Me admirava por ser diferente dele, mais alto, mais expansivo, mais atirado, sem saber que eu estava, como sempre estive, meio perdido. Me chamava de Pedro Augusto. Tinha na Paula a antítese do mundo, na Lúcia o reflexo da sua instigante e culta mente, no Paulo a extensão do noticiário, na Tia Creusa a sua ONG, e no Pepê a filha que perdeu covardemente. Era presidente do fã clube de todos nós. Nunca me criticou.  Só quando saí de casa para morar sozinho. Num dia também perguntou quando eu ia me casar. Também nunca me elogiou. Só quando tornei-me jornalista e, depois, consul, mesmo que honorário, do Brasil aqui nos Estados Unidos. Quando minhas filhas nasceram, sua primeira pergunta: são normais? Minhas filhas Georgia e Clara não conviveram muito com ele, mas sabiam de sua importância, do trabalho na Fundação, no escritório, na Fazenda. Frieda, minha mulher, até hoje se sente sua alma gêmea, nativa de Peixes. 

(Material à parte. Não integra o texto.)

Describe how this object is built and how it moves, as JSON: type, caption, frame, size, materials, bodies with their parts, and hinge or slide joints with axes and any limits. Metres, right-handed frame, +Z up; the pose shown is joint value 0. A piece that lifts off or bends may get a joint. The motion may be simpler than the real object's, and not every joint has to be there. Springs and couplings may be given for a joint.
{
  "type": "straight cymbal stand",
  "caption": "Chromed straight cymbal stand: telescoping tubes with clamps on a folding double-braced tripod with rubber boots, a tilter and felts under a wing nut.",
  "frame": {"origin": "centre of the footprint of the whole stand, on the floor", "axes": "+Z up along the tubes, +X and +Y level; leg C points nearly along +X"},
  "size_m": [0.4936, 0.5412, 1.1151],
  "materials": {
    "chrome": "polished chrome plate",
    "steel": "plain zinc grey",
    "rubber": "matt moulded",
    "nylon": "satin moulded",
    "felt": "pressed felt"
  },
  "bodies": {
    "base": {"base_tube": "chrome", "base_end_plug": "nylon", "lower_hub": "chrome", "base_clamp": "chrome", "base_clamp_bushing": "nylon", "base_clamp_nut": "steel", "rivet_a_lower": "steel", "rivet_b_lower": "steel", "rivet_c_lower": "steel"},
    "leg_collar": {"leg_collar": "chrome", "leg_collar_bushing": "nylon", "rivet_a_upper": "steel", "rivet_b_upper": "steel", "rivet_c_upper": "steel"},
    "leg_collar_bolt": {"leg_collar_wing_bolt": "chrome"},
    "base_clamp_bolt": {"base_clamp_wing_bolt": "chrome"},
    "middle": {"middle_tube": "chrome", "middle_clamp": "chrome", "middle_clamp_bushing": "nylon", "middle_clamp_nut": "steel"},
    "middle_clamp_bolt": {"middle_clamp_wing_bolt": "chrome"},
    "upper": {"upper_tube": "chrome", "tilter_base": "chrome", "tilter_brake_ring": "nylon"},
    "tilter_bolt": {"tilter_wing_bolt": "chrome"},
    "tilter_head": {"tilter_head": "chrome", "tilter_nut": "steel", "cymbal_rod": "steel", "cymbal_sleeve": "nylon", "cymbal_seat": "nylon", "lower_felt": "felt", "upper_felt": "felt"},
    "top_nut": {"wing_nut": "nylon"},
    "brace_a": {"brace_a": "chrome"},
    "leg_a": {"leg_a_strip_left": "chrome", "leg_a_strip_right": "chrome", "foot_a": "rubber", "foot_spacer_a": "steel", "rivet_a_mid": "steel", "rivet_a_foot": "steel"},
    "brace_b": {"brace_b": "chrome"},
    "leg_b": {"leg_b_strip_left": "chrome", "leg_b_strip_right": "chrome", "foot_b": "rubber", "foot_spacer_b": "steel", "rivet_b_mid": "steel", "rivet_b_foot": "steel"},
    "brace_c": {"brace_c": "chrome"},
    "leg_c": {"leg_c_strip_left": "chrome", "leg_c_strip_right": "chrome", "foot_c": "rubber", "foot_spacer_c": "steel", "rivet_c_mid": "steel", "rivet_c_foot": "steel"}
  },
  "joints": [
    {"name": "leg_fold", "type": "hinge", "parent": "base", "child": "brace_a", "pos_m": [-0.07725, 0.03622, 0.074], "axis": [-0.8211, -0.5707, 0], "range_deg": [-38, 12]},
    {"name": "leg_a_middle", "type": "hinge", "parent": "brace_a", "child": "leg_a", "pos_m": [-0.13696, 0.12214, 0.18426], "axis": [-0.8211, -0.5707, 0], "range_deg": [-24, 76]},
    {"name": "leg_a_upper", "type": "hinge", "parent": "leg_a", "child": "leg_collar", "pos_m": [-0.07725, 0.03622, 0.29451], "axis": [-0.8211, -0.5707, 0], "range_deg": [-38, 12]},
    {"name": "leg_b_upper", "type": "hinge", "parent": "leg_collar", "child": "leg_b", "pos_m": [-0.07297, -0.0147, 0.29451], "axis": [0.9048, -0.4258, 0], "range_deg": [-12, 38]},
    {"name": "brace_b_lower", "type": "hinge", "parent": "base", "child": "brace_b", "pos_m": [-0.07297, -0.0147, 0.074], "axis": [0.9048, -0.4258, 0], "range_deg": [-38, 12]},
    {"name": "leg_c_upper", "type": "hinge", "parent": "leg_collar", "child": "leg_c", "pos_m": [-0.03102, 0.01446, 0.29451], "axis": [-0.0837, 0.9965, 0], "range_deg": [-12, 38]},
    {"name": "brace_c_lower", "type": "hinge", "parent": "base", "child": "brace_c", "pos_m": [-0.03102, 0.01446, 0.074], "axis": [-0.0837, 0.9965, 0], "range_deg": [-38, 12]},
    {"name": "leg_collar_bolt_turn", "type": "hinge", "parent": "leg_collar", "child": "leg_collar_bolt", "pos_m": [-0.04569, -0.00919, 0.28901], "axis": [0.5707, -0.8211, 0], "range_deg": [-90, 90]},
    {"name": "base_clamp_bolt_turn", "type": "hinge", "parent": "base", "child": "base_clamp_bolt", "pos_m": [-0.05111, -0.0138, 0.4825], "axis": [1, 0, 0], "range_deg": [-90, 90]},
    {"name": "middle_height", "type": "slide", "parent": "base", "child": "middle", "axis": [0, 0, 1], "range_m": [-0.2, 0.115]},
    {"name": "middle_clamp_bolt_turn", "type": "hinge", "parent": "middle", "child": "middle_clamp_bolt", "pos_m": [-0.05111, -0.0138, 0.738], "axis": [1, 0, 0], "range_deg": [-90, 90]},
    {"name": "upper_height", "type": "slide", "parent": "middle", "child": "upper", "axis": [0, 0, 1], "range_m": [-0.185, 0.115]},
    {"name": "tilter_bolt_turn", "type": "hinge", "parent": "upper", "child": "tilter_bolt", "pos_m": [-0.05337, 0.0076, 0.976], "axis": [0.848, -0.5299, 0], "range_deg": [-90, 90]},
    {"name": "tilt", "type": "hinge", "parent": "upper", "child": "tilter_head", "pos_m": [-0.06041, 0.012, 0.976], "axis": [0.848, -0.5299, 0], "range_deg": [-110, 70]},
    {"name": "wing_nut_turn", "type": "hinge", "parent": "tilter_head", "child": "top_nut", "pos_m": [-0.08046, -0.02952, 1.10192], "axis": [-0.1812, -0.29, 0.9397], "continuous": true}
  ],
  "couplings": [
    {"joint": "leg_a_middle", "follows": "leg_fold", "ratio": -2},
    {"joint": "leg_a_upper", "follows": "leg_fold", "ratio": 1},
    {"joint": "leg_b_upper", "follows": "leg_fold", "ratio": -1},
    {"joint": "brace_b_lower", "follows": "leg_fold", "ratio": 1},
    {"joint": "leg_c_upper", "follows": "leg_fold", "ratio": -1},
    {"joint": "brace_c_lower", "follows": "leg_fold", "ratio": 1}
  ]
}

Papai sempre morou na mesma casa quase 80 anos mais ou menos. Sempre teve o mesmo endereço, o mesmo telefone, a mesma recusa em ter a Carteira de Identidade, já que era veterano de Segunda Guerra e a foto com o uniforme na sua Carteira de Militar da Reserva abria as portas das autoridades. Nunca entrou numa loja. Nunca comprou roupa, comida, eletro eletronicos etc. Aliás, tirando livros, nunca o vi comprando nada. Não porque não tinha dinheiro. Consumir não era com ele. Estava interessado em outras coisas, como política. Carlos Lacerda, sua grande paixão, o fez comprar os direitos da biblioteca, publicar seus livros e ser o maior especialista em lacerdismo, tanto no Céu como na terra.  Ao final da vida, excitou-se com a sugestão da Fundamar publicar livros de reconhecidos autores de direita, não somente porque somos de direita, coisa que no Brasil não existe, mas pelo simples prazer de cutucar a esquerda.

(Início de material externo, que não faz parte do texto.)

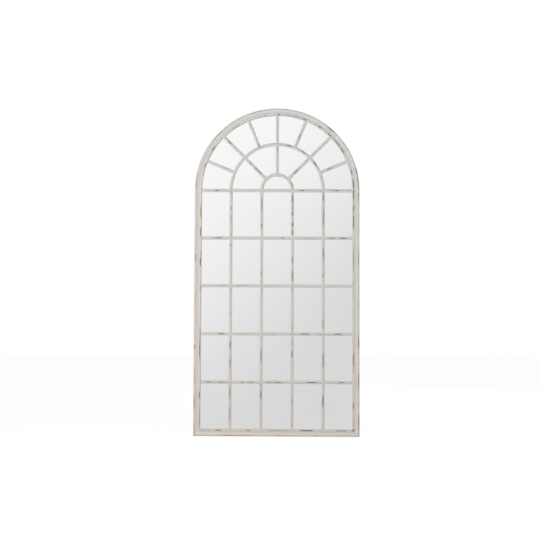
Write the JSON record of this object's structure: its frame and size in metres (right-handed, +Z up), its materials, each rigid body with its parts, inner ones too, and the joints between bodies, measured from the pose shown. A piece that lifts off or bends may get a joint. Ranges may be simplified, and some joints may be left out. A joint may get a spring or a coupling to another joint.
{
  "type": "arched window mirror",
  "caption": "Tall arched wall mirror: a moulded, distressed painted wood frame with window glazing bars in a grid and a fan over one sheet of mirror glass, with ring hangers behind.",
  "frame": {"origin": "middle of the bottom edge, half way through the whole depth", "axes": "+Z up the mirror, -Y out of its front, +X to the right as seen from the front"},
  "size_m": [0.9, 0.036, 1.79],
  "materials": {
    "painted_wood": "off-white chalky paint, rubbed through along the edges",
    "mirror_glass": "silvered float glass",
    "dowel_wood": "bare beech",
    "foam": "closed-cell foam",
    "hardboard": "bare hardboard",
    "screw_steel": "zinc plated",
    "hanger_steel": "nickel plated",
    "rubber": "matt"
  },
  "bodies": {
    "frame": {"left_stile": "painted_wood", "right_stile": "painted_wood", "bottom_rail": "painted_wood", "arch_segment_1": "painted_wood", "arch_segment_2": "painted_wood", "arch_segment_3": "painted_wood", "frame_dowels": "dowel_wood", "spring_bar": "painted_wood", "cross_bar_1": "painted_wood", "cross_bar_2": "painted_wood", "cross_bar_3": "painted_wood", "cross_bar_4": "painted_wood", "upright_bar_1": "painted_wood", "upright_bar_2": "painted_wood", "upright_bar_3": "painted_wood", "upright_bar_4": "painted_wood", "middle_arch": "painted_wood", "inner_arch": "painted_wood", "long_fan_bar_1": "painted_wood", "long_fan_bar_2": "painted_wood", "long_fan_bar_3": "painted_wood", "short_fan_bar_1": "painted_wood", "short_fan_bar_2": "painted_wood", "short_fan_bar_3": "painted_wood", "short_fan_bar_4": "painted_wood", "mirror_glass": "mirror_glass", "foam_pads": "foam", "backing_board": "hardboard", "board_screws": "screw_steel", "left_hanger_strap": "hanger_steel", "right_hanger_strap": "hanger_steel", "hanger_screws": "screw_steel", "wall_bumpers": "rubber"},
    "left_ring": {"left_hanger_ring": "hanger_steel"},
    "right_ring": {"right_hanger_ring": "hanger_steel"}
  },
  "joints": [
    {"name": "left_ring_swing", "type": "hinge", "parent": "frame", "child": "left_ring", "pos_m": [-0.439, 0.01285, 1.24], "axis": [1, 0, 0], "range_deg": [0, 174]},
    {"name": "right_ring_swing", "type": "hinge", "parent": "frame", "child": "right_ring", "pos_m": [0.439, 0.01285, 1.24], "axis": [1, 0, 0], "range_deg": [0, 174]}
  ]
}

A vida de papai não era muita física, de carne e osso. Era um homem que se movia entre as idéias, sempre as mesmas, cada uma adaptada ao tempo em que vivíamos, às circunstâncias do momento. A história é cíclica, vinho bom é muito, a esquerda é burra, o melhor lugar é a casa da gente, exercício físico faz mal, graxa na mão se limpa com terra, coerência é coisa de imbecil, quem faz, erra, que não faz, já errou, viajar só por alguma razão que não seja apenas viajar, lugar de chorar é na cama …..e por aí vai. Jamais foi um radical, entrenhava-se entre direita e esquerda com destreza, e no final da vida chegou até a admirar os amigos comunistas, não pelas idéias, mas pelo debate. Debateu tanto xingando o Juscelino que o Frei Rosário ameaçou-lhe com uma faca (na verdade, estava descascando uma laranja e se exaltou). Embora caseiro, era um homem dado a desastres fora de casa. Quase morreu numa trombada na estrada quando ainda era noivo da mamãe. Perdeu vários dentes. Bateu o carro diversas vezes na estrada para a Fazenda, em acidentes graves, do quais fiquei sabendo dias ou meses depois. Foi atropelado por tudo, até bicicleta. Foi notícia no Jornal Nacional quando um enxame de abelhas quase o matou. Quando fui socorrê-lo de avião, não acreditei que iria sobreviver.

Era também um homem suave, excelente ouvinte (mais por amar a informação, qualquer informação), que não levantava a voz nem brandia as mãos. Quando indagado, falava a verdade com um extremo cuidado, em capítulos, sempre receando que o interlocutor explodisse em rancor ou desesperança. Tinha, como me disse, tédio a muitas controvérsias, especialmente familiares.  Não acreditava muito na palavra, mas sim no exemplo da ação. Foi benevolente, corajoso, futurista em todos o momentos da sua vida. Era um homem de bem. Era o meu pai.